Repeat each line of the material below exactly as it appears, minus any pictures.

_LISTING:_
....
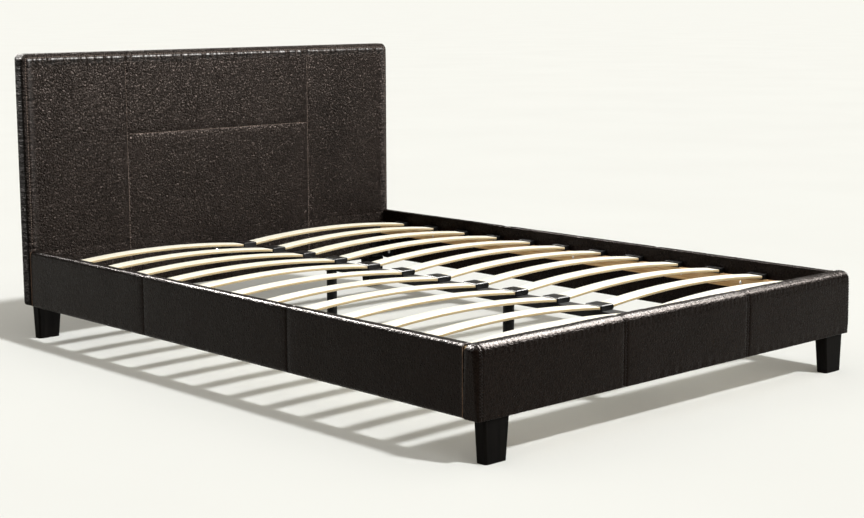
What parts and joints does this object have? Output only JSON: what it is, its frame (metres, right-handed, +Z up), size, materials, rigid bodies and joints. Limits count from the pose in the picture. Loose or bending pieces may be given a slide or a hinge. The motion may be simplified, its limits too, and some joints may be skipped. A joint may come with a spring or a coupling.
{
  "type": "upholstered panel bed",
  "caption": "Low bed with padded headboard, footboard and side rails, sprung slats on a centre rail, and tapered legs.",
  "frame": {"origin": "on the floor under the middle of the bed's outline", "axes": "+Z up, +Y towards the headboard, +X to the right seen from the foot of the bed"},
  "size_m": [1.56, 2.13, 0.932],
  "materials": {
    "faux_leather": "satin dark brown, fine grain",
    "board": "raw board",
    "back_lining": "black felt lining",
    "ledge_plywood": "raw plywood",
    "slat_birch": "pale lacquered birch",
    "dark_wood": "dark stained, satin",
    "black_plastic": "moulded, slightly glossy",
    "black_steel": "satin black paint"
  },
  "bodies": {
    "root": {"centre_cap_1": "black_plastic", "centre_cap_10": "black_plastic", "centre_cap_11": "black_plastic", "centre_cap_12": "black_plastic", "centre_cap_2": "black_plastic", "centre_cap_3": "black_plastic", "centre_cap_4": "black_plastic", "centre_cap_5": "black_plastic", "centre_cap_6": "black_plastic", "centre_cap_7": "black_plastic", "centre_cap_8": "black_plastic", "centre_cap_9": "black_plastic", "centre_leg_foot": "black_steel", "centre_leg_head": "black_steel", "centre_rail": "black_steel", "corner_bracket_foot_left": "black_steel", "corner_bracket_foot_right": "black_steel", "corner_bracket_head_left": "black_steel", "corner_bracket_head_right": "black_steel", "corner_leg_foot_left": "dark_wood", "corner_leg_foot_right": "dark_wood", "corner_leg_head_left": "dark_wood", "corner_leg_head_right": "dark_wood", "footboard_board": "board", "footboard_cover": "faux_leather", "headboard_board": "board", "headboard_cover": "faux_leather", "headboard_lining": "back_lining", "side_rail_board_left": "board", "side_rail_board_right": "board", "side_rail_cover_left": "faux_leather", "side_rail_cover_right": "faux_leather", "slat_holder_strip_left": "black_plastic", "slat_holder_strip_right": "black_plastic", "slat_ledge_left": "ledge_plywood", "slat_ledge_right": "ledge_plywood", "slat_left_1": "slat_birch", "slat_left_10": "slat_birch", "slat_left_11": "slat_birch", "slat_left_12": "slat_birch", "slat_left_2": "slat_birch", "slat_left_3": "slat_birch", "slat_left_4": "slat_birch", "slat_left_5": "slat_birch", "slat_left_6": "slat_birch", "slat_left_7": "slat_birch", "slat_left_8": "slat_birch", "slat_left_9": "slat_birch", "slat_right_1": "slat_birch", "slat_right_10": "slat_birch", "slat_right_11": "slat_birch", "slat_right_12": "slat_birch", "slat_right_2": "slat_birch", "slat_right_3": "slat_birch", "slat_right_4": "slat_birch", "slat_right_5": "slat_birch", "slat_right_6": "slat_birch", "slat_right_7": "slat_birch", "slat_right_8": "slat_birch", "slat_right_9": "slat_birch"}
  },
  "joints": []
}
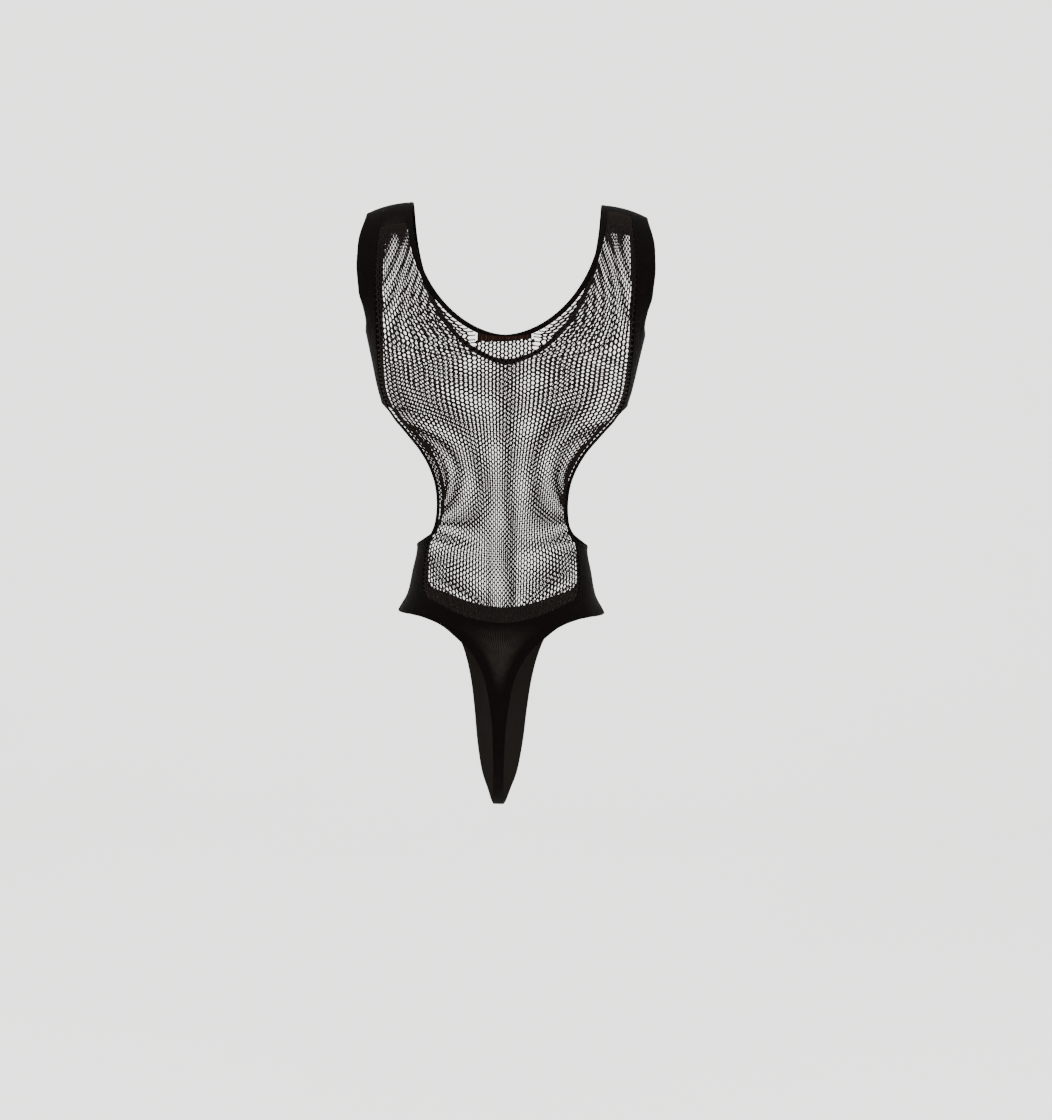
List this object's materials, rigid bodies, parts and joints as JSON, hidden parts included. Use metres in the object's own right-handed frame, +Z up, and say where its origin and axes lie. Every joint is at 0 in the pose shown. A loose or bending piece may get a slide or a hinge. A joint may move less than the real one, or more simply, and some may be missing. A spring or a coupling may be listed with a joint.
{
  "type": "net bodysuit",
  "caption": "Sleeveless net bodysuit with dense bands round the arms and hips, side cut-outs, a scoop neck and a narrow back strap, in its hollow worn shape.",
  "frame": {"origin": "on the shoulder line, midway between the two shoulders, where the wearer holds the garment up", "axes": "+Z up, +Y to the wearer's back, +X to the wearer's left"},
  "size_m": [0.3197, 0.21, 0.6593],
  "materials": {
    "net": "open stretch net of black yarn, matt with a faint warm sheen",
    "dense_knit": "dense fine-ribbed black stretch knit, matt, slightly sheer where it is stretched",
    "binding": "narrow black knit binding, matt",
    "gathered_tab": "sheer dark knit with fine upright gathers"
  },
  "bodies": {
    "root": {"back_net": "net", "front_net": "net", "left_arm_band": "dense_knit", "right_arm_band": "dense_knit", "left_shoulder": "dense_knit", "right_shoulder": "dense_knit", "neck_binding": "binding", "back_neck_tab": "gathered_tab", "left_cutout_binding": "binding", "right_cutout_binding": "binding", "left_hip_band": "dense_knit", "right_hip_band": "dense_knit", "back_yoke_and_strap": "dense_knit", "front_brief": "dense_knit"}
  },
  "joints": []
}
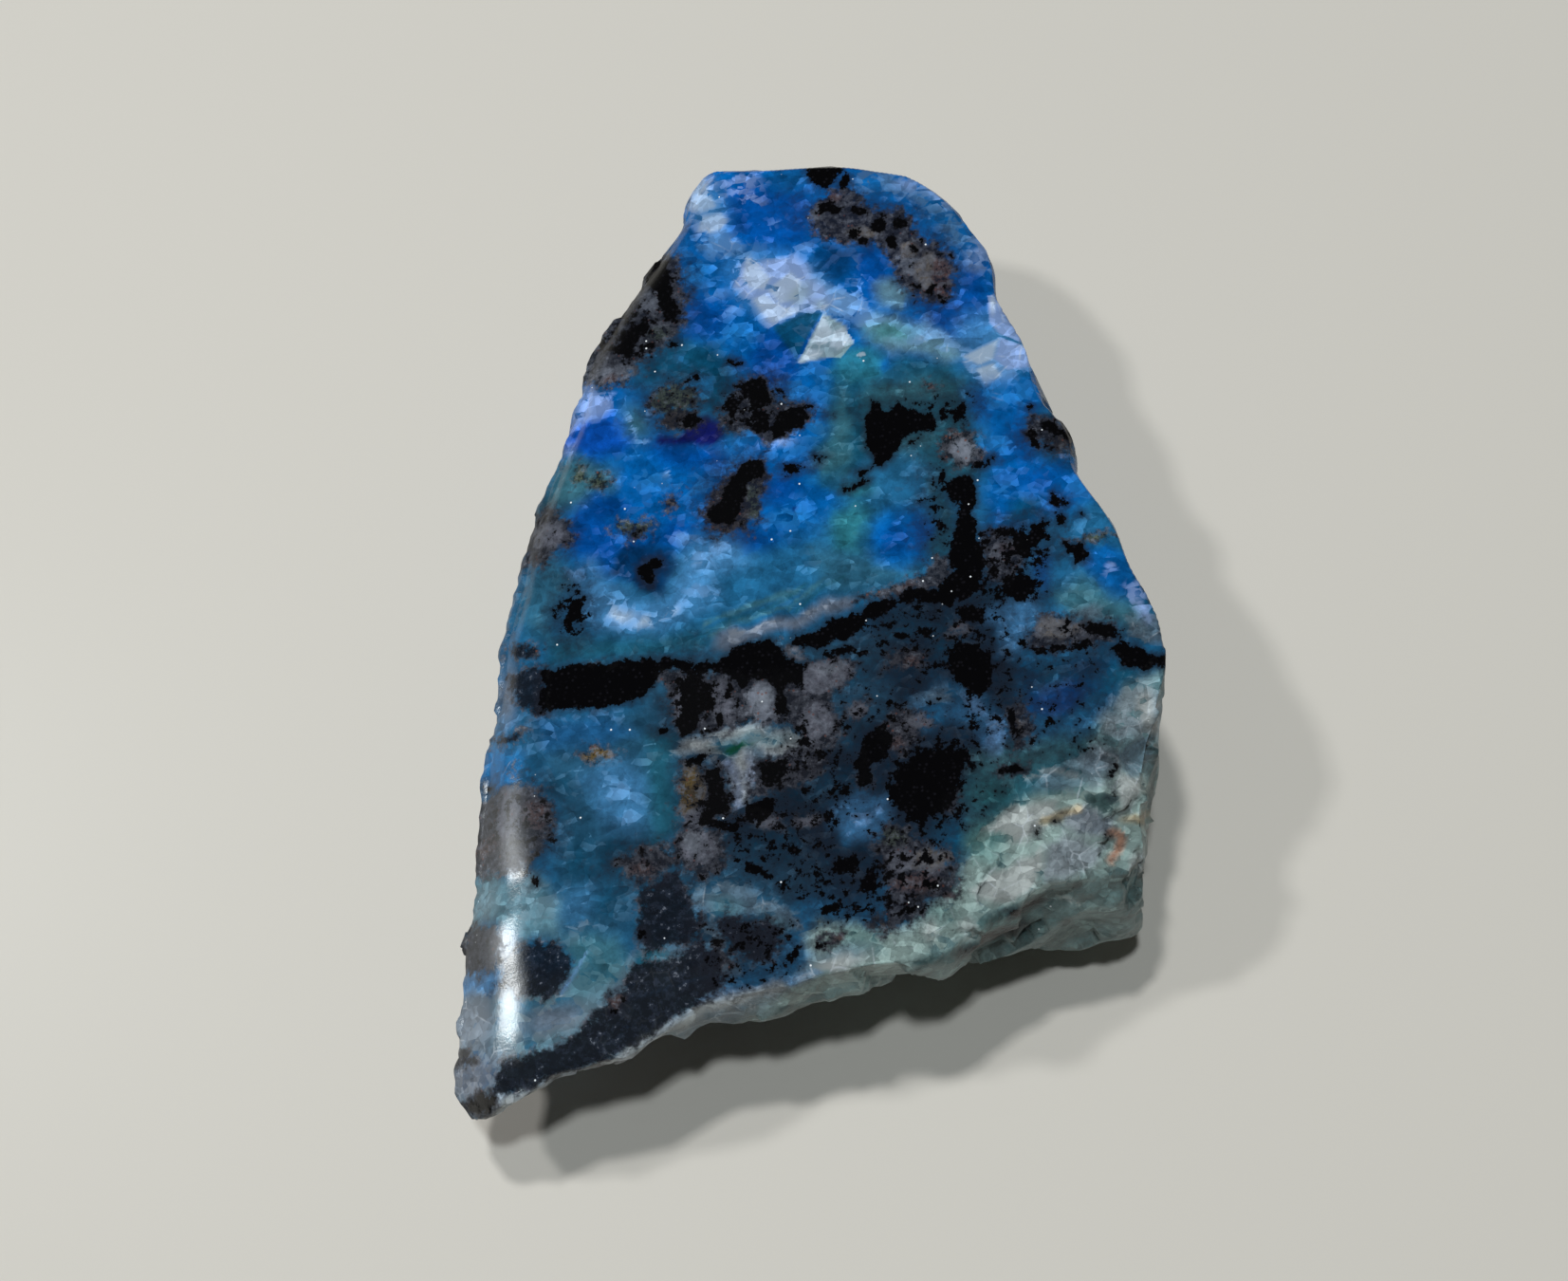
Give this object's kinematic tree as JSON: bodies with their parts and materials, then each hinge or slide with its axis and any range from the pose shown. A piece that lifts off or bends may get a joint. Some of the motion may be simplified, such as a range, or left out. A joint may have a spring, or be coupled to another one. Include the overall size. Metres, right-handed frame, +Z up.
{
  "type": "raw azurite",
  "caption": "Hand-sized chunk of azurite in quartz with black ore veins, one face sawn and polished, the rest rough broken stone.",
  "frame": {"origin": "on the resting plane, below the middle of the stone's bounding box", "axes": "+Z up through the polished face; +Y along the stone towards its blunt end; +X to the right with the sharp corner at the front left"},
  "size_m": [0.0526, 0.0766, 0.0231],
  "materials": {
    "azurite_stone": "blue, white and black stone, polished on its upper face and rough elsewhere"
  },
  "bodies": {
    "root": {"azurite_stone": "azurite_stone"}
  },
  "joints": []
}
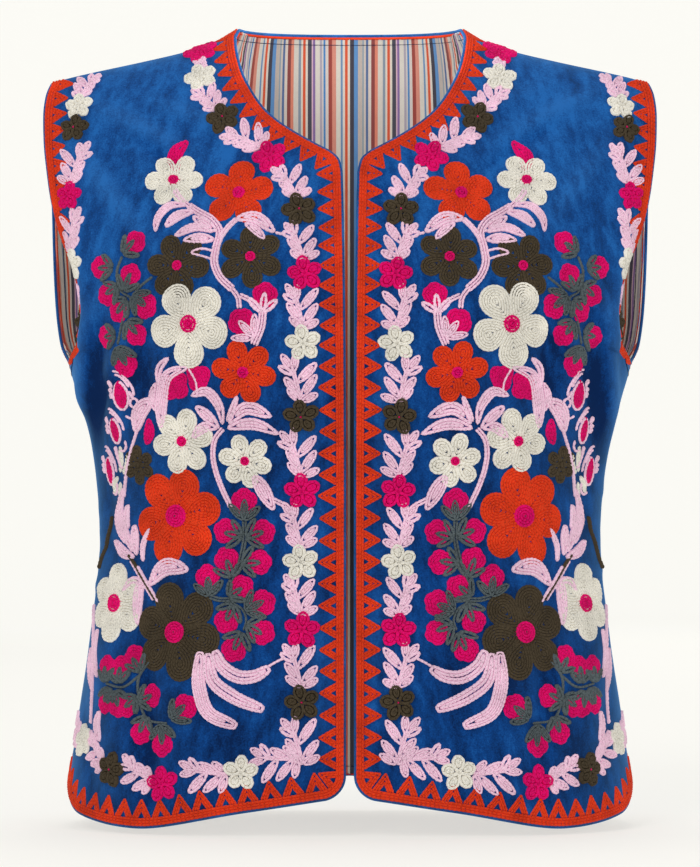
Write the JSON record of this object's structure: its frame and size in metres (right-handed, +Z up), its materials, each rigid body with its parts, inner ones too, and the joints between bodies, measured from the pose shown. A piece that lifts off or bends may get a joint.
....
_REPLY TO THE TASK:_
What parts and joints does this object have? Output only JSON: what it is, its frame (metres, right-handed, +Z up), size, materials, rigid bodies and joints. Limits count from the pose in the picture. Loose or bending pieces may be given a slide or a hinge. The motion may be simplified, its limits too, and some joints may be skipped. A joint may come with a spring or a coupling.
{
  "type": "upholstered panel bed",
  "caption": "Low bed with padded headboard, footboard and side rails, sprung slats on a centre rail, and tapered legs.",
  "frame": {"origin": "on the floor under the middle of the bed's outline", "axes": "+Z up, +Y towards the headboard, +X to the right seen from the foot of the bed"},
  "size_m": [1.56, 2.13, 0.932],
  "materials": {
    "faux_leather": "satin dark brown, fine grain",
    "board": "raw board",
    "back_lining": "black felt lining",
    "ledge_plywood": "raw plywood",
    "slat_birch": "pale lacquered birch",
    "dark_wood": "dark stained, satin",
    "black_plastic": "moulded, slightly glossy",
    "black_steel": "satin black paint"
  },
  "bodies": {
    "root": {"centre_cap_1": "black_plastic", "centre_cap_10": "black_plastic", "centre_cap_11": "black_plastic", "centre_cap_12": "black_plastic", "centre_cap_2": "black_plastic", "centre_cap_3": "black_plastic", "centre_cap_4": "black_plastic", "centre_cap_5": "black_plastic", "centre_cap_6": "black_plastic", "centre_cap_7": "black_plastic", "centre_cap_8": "black_plastic", "centre_cap_9": "black_plastic", "centre_leg_foot": "black_steel", "centre_leg_head": "black_steel", "centre_rail": "black_steel", "corner_bracket_foot_left": "black_steel", "corner_bracket_foot_right": "black_steel", "corner_bracket_head_left": "black_steel", "corner_bracket_head_right": "black_steel", "corner_leg_foot_left": "dark_wood", "corner_leg_foot_right": "dark_wood", "corner_leg_head_left": "dark_wood", "corner_leg_head_right": "dark_wood", "footboard_board": "board", "footboard_cover": "faux_leather", "headboard_board": "board", "headboard_cover": "faux_leather", "headboard_lining": "back_lining", "side_rail_board_left": "board", "side_rail_board_right": "board", "side_rail_cover_left": "faux_leather", "side_rail_cover_right": "faux_leather", "slat_holder_strip_left": "black_plastic", "slat_holder_strip_right": "black_plastic", "slat_ledge_left": "ledge_plywood", "slat_ledge_right": "ledge_plywood", "slat_left_1": "slat_birch", "slat_left_10": "slat_birch", "slat_left_11": "slat_birch", "slat_left_12": "slat_birch", "slat_left_2": "slat_birch", "slat_left_3": "slat_birch", "slat_left_4": "slat_birch", "slat_left_5": "slat_birch", "slat_left_6": "slat_birch", "slat_left_7": "slat_birch", "slat_left_8": "slat_birch", "slat_left_9": "slat_birch", "slat_right_1": "slat_birch", "slat_right_10": "slat_birch", "slat_right_11": "slat_birch", "slat_right_12": "slat_birch", "slat_right_2": "slat_birch", "slat_right_3": "slat_birch", "slat_right_4": "slat_birch", "slat_right_5": "slat_birch", "slat_right_6": "slat_birch", "slat_right_7": "slat_birch", "slat_right_8": "slat_birch", "slat_right_9": "slat_birch"}
  },
  "joints": []
}
List this object's materials, rigid bodies, parts and joints as JSON, hidden parts included. Use metres in the object's own right-handed frame, +Z up, and say where its origin and axes lie. Every joint is at 0 in the pose shown. A loose or bending piece may get a slide or a hinge. A joint may move less than the real one, or more simply, and some may be missing. A spring or a coupling may be listed with a joint.
{
  "type": "net bodysuit",
  "caption": "Sleeveless net bodysuit with dense bands round the arms and hips, side cut-outs, a scoop neck and a narrow back strap, in its hollow worn shape.",
  "frame": {"origin": "on the shoulder line, midway between the two shoulders, where the wearer holds the garment up", "axes": "+Z up, +Y to the wearer's back, +X to the wearer's left"},
  "size_m": [0.3197, 0.21, 0.6593],
  "materials": {
    "net": "open stretch net of black yarn, matt with a faint warm sheen",
    "dense_knit": "dense fine-ribbed black stretch knit, matt, slightly sheer where it is stretched",
    "binding": "narrow black knit binding, matt",
    "gathered_tab": "sheer dark knit with fine upright gathers"
  },
  "bodies": {
    "root": {"back_net": "net", "front_net": "net", "left_arm_band": "dense_knit", "right_arm_band": "dense_knit", "left_shoulder": "dense_knit", "right_shoulder": "dense_knit", "neck_binding": "binding", "back_neck_tab": "gathered_tab", "left_cutout_binding": "binding", "right_cutout_binding": "binding", "left_hip_band": "dense_knit", "right_hip_band": "dense_knit", "back_yoke_and_strap": "dense_knit", "front_brief": "dense_knit"}
  },
  "joints": []
}
Give this object's kinematic tree as JSON: bodies with their parts and materials, then each hinge or slide with its axis and any range from the pose shown. A piece that lifts off or bends may get a joint. Some of the motion may be simplified, such as a range, or left out. A joint may have a spring, or be coupled to another one. Include the overall size. Metres, right-handed frame, +Z up.
{
  "type": "raw azurite",
  "caption": "Hand-sized chunk of azurite in quartz with black ore veins, one face sawn and polished, the rest rough broken stone.",
  "frame": {"origin": "on the resting plane, below the middle of the stone's bounding box", "axes": "+Z up through the polished face; +Y along the stone towards its blunt end; +X to the right with the sharp corner at the front left"},
  "size_m": [0.0526, 0.0766, 0.0231],
  "materials": {
    "azurite_stone": "blue, white and black stone, polished on its upper face and rough elsewhere"
  },
  "bodies": {
    "root": {"azurite_stone": "azurite_stone"}
  },
  "joints": []
}
Write the JSON record of this object's structure: its frame and size in metres (right-handed, +Z up), its materials, each rigid body with its parts, inner ones too, and the joints between bodies, measured from the pose shown. A piece that lifts off or bends may get a joint.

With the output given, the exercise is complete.